Collaboration and inclusion are at the centre of leading climate action planning.
Over the past 200 years, the world’s urban population has grown from 3% to more than 50%. This figure is expected to rise to 70% by 2050. As the world becomes increasingly urbanised cities are increasingly becoming key actors driving action to avoid dangerous climate change. Thoughout the world cities are the face of leadership on climate action.
Cities and climate change
Metropolitan regions currently consume more than two-thirds of the world’s energy and account for more than 70% of global CO2 emissions.
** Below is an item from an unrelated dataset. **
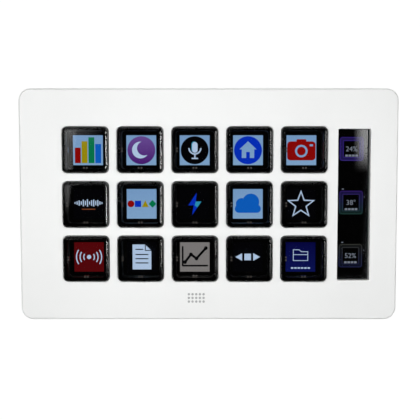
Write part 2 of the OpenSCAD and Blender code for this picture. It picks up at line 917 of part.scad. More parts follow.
// A foot with a rounded rim on the side that it stands on.
module soft_foot() {
    rim = min(0.5, foot_proud / 2);
    rotate_extrude() {
        translate([0, rim])
            square([foot_r, foot_proud + foot_recess - rim]);
        square([foot_r - rim, rim + seat]);
        translate([foot_r - rim, rim])
            intersection() {
                circle(rim);
                translate([0, -rim])
                    square([rim, rim + seat]);
            }
    }
}

// ---- Stand ----

module stand_flap() {
    tip_y = hinge_y - flap_l;
    flap_z = z_back + flap_inset;
    color("#e9eae9")
        difference() {
            union() {
                translate([0, 0, flap_z])
                    linear_extrude(flap_t) {
                        round_box(-flap_w / 2, tip_y, flap_w / 2, tip_y + 2 * flap_r + 2, flap_r);
                        translate([-flap_w / 2, tip_y + flap_r])
                            square([flap_w, flap_l - flap_r]);
                    }
                translate([0, hinge_y, hinge_z])
                    rotate([0, 90, 0])
                        cylinder(h = flap_w, r = barrel_r, center = true);
                for (x = [-flap_w / 4, flap_w / 4])
                    translate([x, hinge_y, hinge_z])
                        rotate([90, 0, 90])
                            linear_extrude(heel_w, center = true)
                                rotate(heel_turn)
                                    polygon([[0, 0], [heel_root, -heel_root], [heel_r, 0], [heel_root, heel_root]]);
            }
            for (s = [-1, 1])
                translate([s * flap_w / 2, hinge_y, hinge_z])
                    rotate([0, 90, 0])
                        cylinder(h = 2 * (pin_in_flap + slack), r = pin_r + running, center = true);
            translate([-pad_w / 2, tip_y - past, flap_z - past])
                cube([pad_w, pad_l + past, pad_t + past]);
        }
}

module stand_pins() {
    length = pin_in_flap + flap_gap + lug_t;
    color("#9ea1a4")
        for (s = [-1, 1])
            translate([s * (pocket_w / 2 + lug_t - length / 2), hinge_y, hinge_z])
                rotate([0, 90, 0])
                    cylinder(h = length, r = pin_r, center = true);
}

module stand_pad() {
    color("#2b2c2e")
        translate([-pad_w / 2 + seat, hinge_y - flap_l, z_back + flap_inset])
            cube([pad_w - 2 * seat, pad_l, pad_t]);
}

// ---- Assembly ----

front_case();
strip_window();
key_grid();
for (r = rows, c = cols) {
    key_cap(c, r);
    key_skirt(c, r);
}
dome_mat();
contact_board();
screen_gasket();
lcd_glass();
lcd_backlight();
screen_carrier();
carrier_screws();
main_board();
board_chips();
ribbon_connectors();
screen_ribbon();
key_ribbon();
usb_socket_shell();
usb_socket_tongue();
board_screws();
back_cover();
case_screws();
rubber_feet();
stand_flap();
stand_pins();
stand_pad();
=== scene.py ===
# %% [markdown]
# # A desk key pad, dressed around its construction model
#
# The pad is a white moulded case with fifteen clear keys over one screen and a tall display
# strip beside them. The construction model gives every solid its place, so this lesson only
# adds what a solid can't show: softened edges, finishes, pictures on the screen, and light.
# Blender works in metres and the drawings of such pads are in millimetres, so one factor,
# `MM`, turns one into the other wherever a size is written down.

import json
import math

import bmesh
import bpy
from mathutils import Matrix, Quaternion, Vector

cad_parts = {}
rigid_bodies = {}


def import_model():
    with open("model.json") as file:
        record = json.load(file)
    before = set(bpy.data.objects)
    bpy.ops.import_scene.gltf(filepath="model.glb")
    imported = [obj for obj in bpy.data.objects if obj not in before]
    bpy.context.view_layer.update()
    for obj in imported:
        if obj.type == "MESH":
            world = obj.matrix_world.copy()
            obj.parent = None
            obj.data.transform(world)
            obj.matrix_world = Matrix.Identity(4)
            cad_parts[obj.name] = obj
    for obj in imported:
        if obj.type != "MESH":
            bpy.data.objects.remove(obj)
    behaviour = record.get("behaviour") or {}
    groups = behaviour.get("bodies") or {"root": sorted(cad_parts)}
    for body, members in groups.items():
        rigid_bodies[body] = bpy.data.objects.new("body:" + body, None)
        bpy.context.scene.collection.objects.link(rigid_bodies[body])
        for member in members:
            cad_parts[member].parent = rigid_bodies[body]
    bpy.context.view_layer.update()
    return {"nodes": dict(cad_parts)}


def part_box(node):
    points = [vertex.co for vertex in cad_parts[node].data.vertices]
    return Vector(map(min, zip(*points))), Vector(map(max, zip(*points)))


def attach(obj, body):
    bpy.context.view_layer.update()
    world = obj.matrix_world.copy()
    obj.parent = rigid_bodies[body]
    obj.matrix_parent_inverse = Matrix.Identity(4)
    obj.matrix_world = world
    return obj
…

Cities also have the greatest amount to lose from climate change due to the potential impacts of changing weather patterns and extreme events that lessen the resilience of cities and their communities.
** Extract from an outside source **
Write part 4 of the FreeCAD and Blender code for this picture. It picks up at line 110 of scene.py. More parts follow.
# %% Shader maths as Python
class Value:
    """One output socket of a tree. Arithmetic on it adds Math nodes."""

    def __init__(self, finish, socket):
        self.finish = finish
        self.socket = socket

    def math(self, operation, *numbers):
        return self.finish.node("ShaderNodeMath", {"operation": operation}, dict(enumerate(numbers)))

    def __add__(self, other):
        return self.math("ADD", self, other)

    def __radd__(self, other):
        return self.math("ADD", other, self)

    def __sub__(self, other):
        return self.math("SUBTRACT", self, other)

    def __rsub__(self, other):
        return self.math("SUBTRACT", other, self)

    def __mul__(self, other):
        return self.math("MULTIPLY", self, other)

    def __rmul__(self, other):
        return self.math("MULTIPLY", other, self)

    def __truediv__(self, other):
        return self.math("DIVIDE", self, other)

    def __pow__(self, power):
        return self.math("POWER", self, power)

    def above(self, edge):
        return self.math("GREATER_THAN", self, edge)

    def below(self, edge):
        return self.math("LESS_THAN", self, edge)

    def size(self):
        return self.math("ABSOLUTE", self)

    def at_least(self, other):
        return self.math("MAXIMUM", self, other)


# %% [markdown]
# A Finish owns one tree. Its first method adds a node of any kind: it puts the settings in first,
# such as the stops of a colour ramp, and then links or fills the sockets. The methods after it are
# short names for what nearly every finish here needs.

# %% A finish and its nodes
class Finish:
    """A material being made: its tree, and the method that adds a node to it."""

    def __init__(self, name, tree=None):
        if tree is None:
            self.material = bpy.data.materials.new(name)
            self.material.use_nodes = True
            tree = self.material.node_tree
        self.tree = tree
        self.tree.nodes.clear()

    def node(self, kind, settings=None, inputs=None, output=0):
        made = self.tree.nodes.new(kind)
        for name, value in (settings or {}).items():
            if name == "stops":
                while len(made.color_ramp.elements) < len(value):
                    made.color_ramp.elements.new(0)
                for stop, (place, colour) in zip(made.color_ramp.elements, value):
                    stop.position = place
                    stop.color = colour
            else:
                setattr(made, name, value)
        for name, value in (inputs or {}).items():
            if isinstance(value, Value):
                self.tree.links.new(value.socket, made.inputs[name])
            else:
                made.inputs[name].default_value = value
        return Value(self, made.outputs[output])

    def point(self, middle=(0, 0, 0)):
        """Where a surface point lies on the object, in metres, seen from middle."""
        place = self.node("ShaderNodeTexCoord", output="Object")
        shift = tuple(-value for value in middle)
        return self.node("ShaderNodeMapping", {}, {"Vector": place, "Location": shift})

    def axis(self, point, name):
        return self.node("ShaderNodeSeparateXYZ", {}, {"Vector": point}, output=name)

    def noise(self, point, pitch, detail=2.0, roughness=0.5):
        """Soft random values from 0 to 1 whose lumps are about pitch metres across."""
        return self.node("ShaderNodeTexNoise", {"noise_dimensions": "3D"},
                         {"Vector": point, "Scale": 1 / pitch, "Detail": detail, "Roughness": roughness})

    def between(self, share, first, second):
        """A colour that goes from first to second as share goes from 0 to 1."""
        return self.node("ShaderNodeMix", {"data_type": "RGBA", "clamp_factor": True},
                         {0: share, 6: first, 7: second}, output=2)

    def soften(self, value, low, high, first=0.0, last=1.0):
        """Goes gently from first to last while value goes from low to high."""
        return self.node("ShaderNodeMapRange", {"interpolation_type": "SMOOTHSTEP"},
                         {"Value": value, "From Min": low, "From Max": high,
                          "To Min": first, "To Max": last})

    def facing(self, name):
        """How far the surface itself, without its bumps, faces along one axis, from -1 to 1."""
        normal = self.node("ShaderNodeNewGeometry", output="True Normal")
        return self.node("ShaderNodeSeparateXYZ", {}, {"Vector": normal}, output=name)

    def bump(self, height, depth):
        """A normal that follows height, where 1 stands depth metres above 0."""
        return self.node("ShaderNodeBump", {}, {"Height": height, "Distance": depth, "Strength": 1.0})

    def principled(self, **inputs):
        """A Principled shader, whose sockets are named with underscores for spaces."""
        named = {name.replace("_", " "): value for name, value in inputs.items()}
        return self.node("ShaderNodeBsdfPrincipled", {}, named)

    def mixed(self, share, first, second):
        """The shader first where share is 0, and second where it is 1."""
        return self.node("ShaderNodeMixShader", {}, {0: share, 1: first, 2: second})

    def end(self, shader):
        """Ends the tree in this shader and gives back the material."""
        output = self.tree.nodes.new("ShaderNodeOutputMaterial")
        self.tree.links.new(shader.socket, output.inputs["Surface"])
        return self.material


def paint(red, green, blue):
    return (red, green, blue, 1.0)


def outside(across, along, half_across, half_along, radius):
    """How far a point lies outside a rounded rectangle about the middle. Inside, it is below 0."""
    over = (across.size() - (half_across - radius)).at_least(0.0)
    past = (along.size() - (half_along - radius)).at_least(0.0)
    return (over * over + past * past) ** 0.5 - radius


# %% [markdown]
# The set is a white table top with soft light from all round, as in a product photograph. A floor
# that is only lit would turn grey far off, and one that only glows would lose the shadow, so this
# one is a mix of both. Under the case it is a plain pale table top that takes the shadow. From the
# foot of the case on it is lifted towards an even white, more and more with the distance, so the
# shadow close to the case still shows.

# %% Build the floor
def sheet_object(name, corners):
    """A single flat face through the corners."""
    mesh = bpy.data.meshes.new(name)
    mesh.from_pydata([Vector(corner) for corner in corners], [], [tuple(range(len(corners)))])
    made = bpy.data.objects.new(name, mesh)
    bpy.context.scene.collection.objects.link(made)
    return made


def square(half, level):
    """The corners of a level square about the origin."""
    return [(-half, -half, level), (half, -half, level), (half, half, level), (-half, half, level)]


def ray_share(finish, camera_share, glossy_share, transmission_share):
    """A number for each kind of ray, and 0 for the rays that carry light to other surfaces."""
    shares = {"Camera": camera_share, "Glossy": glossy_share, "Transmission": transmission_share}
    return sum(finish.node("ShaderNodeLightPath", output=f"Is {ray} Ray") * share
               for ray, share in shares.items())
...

EY's paper, Can Climate Action Deliver Better Outcomes for Communitites discusses some of the challenges cities face when responding to climate change and offers solutions based on leading practices to support the transition of cities to a sustainable future
If we are to deliver on the aim of the Paris Agreement, to strengthen the global response to climate change through efforts to limit temperature increase to well below 2°C, then action at the city level to mitigate and adapt to climate change is crucial.
The role of local governments in tackling climate change is multifaceted relying on its leadership, advocacy and support to unlock emissions reductions and build up community adaptive capacity. Long-term climate action plans that give careful consideration to the impact climate action will have on its community, economy and environment are needed. Developing an evidence-based climate action plan can help cities to articulate its ‘fair share’ of the global effort to avoid dangerous climate change whilst delivering positive outcomes locally and avoiding detrimental impacts on vulnerable groups within the community.
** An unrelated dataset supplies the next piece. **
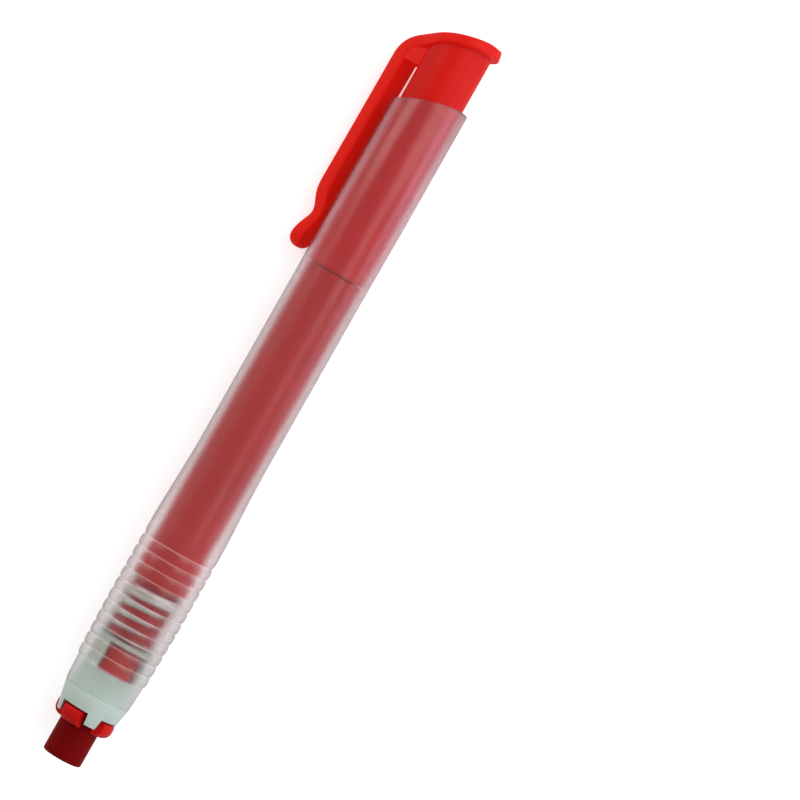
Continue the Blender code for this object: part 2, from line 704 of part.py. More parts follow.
def least_gap(points):
    """The least clear distance between two stretches of the wire that are most of a turn apart."""
    least = math.inf
    for i, point in enumerate(points):
        for other in points[i + POINTS_PER_TURN // 2:]:
            least = min(least, (point - other).length)
    return least - WIRE_DIAMETER


def points_of(obj):
    return [v.co.copy() for v in evaluated_mesh(obj).vertices]


def lay_down(resting, propping):
    """Lays the pen on its side, rolled until the clip's tail touches the surface that the rings lie on."""
    body = [(p.x, p.y) for p in points_of(resting)]
    prop = [(p.x, p.y) for p in points_of(propping)]

    def lowest(points, lean):
        return min(y * math.cos(lean) - x * math.sin(lean) for x, y in points)

    low, high = 0.0, math.pi / 2
    for _ in range(40):
        lean = (low + high) / 2
        if lowest(prop, lean) > lowest(body, lean):
            low = lean
        else:
            high = lean
    clip_way = Vector((0, -math.cos(low), -math.sin(low)))
    side_way = Vector((0, -math.sin(low), math.cos(low)))
    lay.matrix_world = Matrix((clip_way, side_way, Vector((-1, 0, 0)))).transposed().to_4x4()
    corners = [p for obj in pieces.objects if obj.type == "MESH" for p in points_of(obj)]
    middle = [(max(p[k] for p in corners) + min(p[k] for p in corners)) / 2 for k in (0, 1)]
    floor = min(p.z for p in corners)
    lay.location = (-middle[0], -middle[1], -floor)
    print("lean of the clip below level", round(math.degrees(low), 3), "degrees")


eraser_rod()
jaws()
feed_tube()
nose_bush()
main_barrel = barrel()
push_button()
main_clip = clip()
spring()
lay_down(main_barrel, main_clip)
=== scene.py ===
"""The looks of a retractable eraser pen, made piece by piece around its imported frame.

The pen lies on its side with its tip towards +X. Each piece is modelled upright, with the eraser's face at
height 0 and the clip on the +X side, and is then laid down into its place in the frame.
"""
import json
import math

import bpy
from mathutils import Matrix, Vector


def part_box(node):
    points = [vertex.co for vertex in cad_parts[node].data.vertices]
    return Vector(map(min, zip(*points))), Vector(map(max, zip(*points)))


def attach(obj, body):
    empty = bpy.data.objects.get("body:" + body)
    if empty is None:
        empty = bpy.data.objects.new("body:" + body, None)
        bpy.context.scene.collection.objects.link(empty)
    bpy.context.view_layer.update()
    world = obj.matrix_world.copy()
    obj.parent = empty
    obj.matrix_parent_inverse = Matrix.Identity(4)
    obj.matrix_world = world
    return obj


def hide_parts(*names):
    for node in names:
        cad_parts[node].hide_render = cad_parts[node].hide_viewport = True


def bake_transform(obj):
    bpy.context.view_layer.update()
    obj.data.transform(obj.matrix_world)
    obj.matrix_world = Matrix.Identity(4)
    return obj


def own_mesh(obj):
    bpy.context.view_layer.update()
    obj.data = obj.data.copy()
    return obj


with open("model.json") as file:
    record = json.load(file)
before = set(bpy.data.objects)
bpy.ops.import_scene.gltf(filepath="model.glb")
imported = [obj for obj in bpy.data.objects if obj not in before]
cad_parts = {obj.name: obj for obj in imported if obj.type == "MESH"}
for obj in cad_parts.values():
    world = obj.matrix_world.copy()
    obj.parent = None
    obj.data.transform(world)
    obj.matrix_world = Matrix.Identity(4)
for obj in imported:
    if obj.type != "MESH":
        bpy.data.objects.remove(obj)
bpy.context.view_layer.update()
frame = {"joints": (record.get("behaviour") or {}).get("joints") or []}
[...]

Measuring community-scale emissions, identifying actions to reduce emissions, and establishing methods to measure and monitor the socio-economic impact of actions is essential.
Guidance, standards and leading practice examples are emerging to support cities’ approach to climate action planning. A growing number of cities are taking bold and transformative action to reduce emissions, contributing to global efforts to avoid the worst impacts of climate change. At the same time cities are also identifying ways of creating future cities that are inclusive and capitalising on the social and economic benefits of leading climate action planning.